Political subdivisions of States—counties, cities, or whatever—never were and never have been considered as sovereign entities. Rather, they have been traditionally regarded as subordinate governmental instrumentalities created by the State to assist in the carrying out of state governmental functions. As stated by the Court in Hunter v. City of Pittsburgh, these governmental units are "created as convenient agencies for exercising such of the governmental powers of the State as may be entrusted to them," and the "number, nature and duration of the powers conferred upon [them]… and the territory over which they shall be exercised rests in the absolute discretion of the State." The relationship of the States to the Federal Government could hardly be less analogous.

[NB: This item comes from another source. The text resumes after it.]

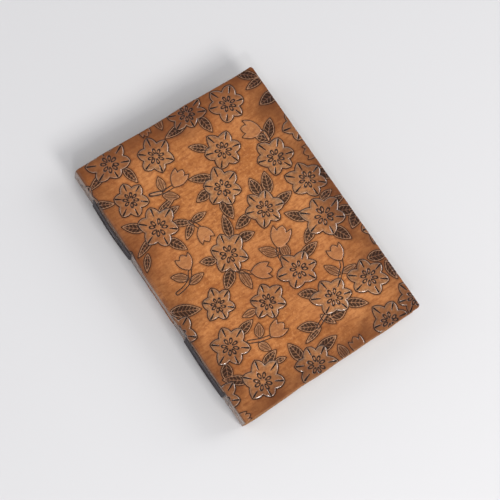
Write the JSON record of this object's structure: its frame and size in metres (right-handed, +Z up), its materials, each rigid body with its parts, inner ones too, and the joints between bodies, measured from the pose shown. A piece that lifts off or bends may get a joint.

I understand their reasoning, I just think it's a dog's breakfast. The fact that the Senate and electoral college were products of political compromise based on the specific context of the time tells us nothing about how the sovereign states may design their own electoral systems. What place does the Supreme Court have telling the states whether local conditions call for a geographically apportioned legislative house or not? The Fourteenth Amendment gives Congress (and, by extension, the federal courts) the power to interfere in state elections only to the extent necessary to ensure equal protection of the law, and I do not think that power extends to invalidating longstanding and facially neutral electoral systems.

Thank you! Reading through the article was very informative. At the end of the article there is a quote from a law professor that this was the "best Supreme Court decision since 1960". I would love a follow on detailed analysis about legal opinions on this court case and the extent to which conservatives/liberals have different opinions.